数据挖掘 - 使用欠采样对高度不平衡数据进行交叉验证 - 吾爱随笔录

在我的问题中，我正在处理一个高度不平衡的数据集，比如每个正类都有 10000 个负类。训练模型的正常启动方法是对数据进行欠采样。在此过程中，在欠采样数据上训练我们的模型并检查对保留的模型评估（来自原始数据 - 没有欠采样）非常重要。

现在问题来了。KFold-cross 验证实际上将欠采样的训练集拆分为 K 个段，并将其中的一个折叠作为测试集（现在是欠采样的测试集）。我相信对于模型评估，我们实际上需要计算非欠采样测试集的感兴趣指标（对吗？或者我在这里误解了某事？）。如果是，是否可以按如下方式进行交叉验证？

将数据拆分为 K 个段。
将第一个 Segment 作为测试集，对其余的 Folds 进行欠采样（例如 K=1 作为测试集，K=2,3,4,5 作为训练集）
在欠采样的训练数据上拟合模型并计算测试集上感兴趣的指标。
考虑另一个折叠作为测试集（这次例如，K=2），其余的作为训练集（K=1,3,4,5）。对训练集进行欠采样并继续执行步骤 3。
对其余的折叠继续此过程。

当我们对数据进行欠采样时，这是一种正确的交叉验证方式吗？如果是的话，可以用标准库来做吗？

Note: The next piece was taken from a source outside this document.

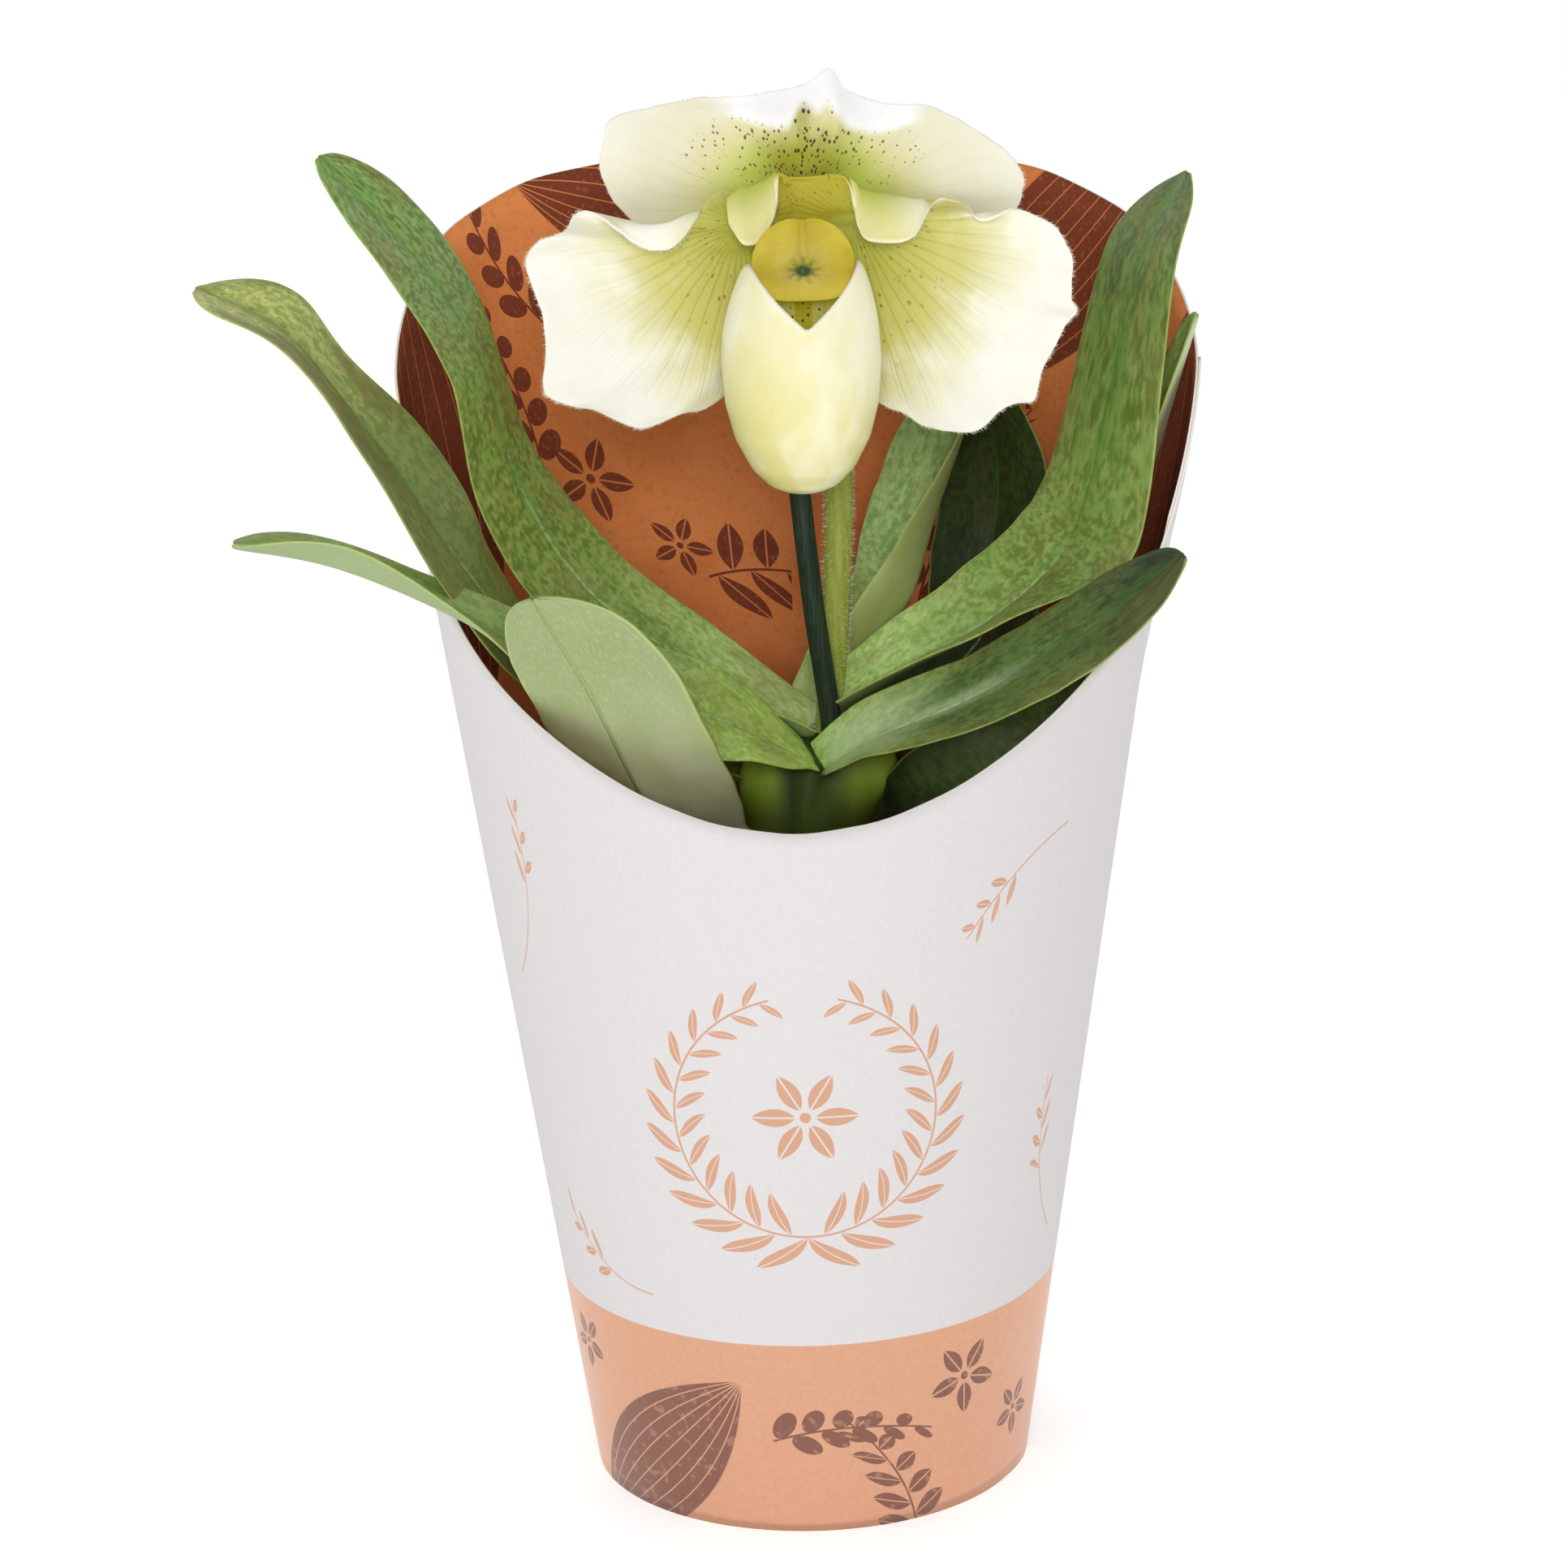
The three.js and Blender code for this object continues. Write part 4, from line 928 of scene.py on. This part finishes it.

2 月 21 日编辑： 感谢 @Wes，我想知道以下代码是否是 KFold 交叉验证在高度不平衡数据集上的正确实现。

import numpy as np
from statistics import mean, stdev
from collections import Counter

from sklearn.ensemble import RandomForestClassifier
from sklearn.datasets import make_classification
from sklearn.model_selection import KFold
from sklearn.metrics import roc_auc_score

from imblearn.under_sampling import RandomUnderSampler
from imblearn.pipeline import make_pipeline

# initial parameters
RANDOM_STATE = 42
RATIO = 0.033
N_SAMPLES = 1000000
K_FOLD = 5

# Generate the dataset
X, y = make_classification(n_classes=2, class_sep=1, 
                           n_features=10, n_redundant=2,
                           weights=[0.9999, 0.0001], n_informative=5,
                           flip_y=0.0, n_samples=N_SAMPLES,
                           random_state=RANDOM_STATE)

print('Number of samples in each class %s' % Counter(y))

rus = RandomUnderSampler(random_state=RANDOM_STATE, ratio = RATIO)
rfc = RandomForestClassifier(random_state=RANDOM_STATE, n_estimators=100)
pipeline = make_pipeline(rus, rfc)

auc_roc = []
kf = KFold(n_splits=K_FOLD)
for train_index, test_index in kf.split(X):
    X_train, X_test = X[train_index], X[test_index]
    y_train, y_test = y[train_index], y[test_index]
    y_pred = pipeline.fit(X_train, y_train).predict_proba(X_test)[:,1]

    auc_roc.append(roc_auc_score(y_test, y_pred))


print('ROC_AUC = {} +/- {}'.format(np.round(mean(auc_roc),4),
                                   np.round(stdev(auc_roc),4)))

这样我就得到了以下结果ROC_AUC = 0.9374 +/- 0.037。